A second avenue involving preemption of state law claims for domestic travel involves the Federal Aviation Act. Courts analyzing this issue have determined that Congress intended complete field preemption for any claims involving aircraft safety, including the preemption of any state requirements for passenger warnings. This preemption analysis has been recently extended to claims involving commercial air crashes when the allegations pertain to the field of air safety.

Unlike a finding of preemption under the ADA, which results in dismissal of a cause of action, a finding of preemption under the FAA will not leave a plaintiff without a remedy. Rather, those plaintiffs may still recover if they can prove a violation of the federal standard of care under 14 C.F.R. 91.13(a) – “no person may operate an aircraft in a careless or reckless manner so as to endanger the life or property of another.”  Any state law claims imposing a different standard of care will be preempted as a matter of law.

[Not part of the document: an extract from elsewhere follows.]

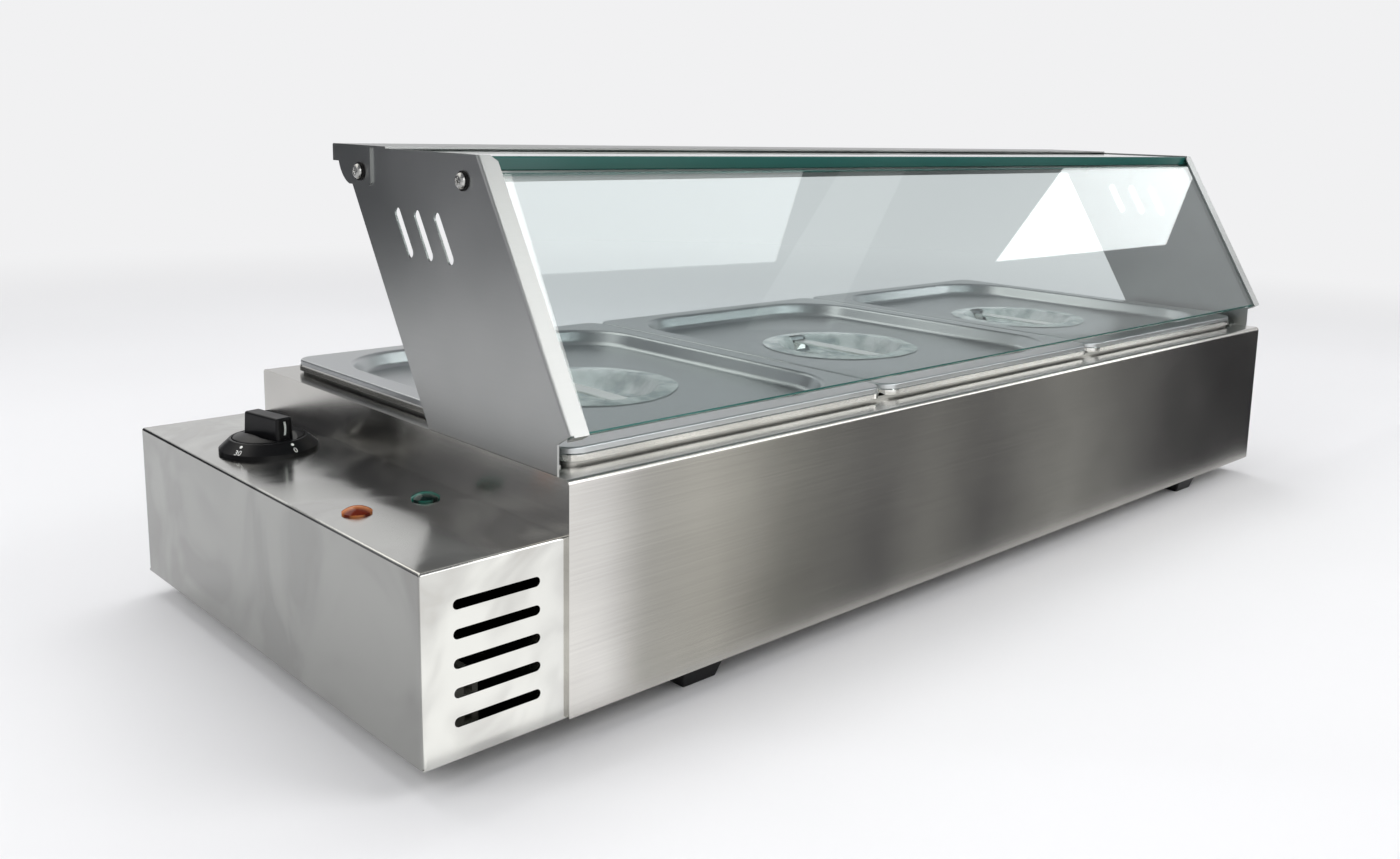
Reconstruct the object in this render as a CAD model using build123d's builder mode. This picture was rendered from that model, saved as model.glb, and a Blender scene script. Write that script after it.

With time-sensitive issues, such as a thirty-day removal window, the need to frame the pleadings under the correct law, or the possibility of dismissing an action from its inception, it is critical that litigants consider what law will apply to a passenger’s case. Although it is tempting to assume that state law will govern a personal injury action, that may not always be true as state-law claims are often subject to the preemptive reach of federal laws or international treaties. By giving thought to the issue of preemption from the time a pre-suit demand is received or a complaint is served, a defendant can thoughtfully analyze pre-suit negotiation strategies, removal strategies, early case-dispositive motions, and its defensive posture.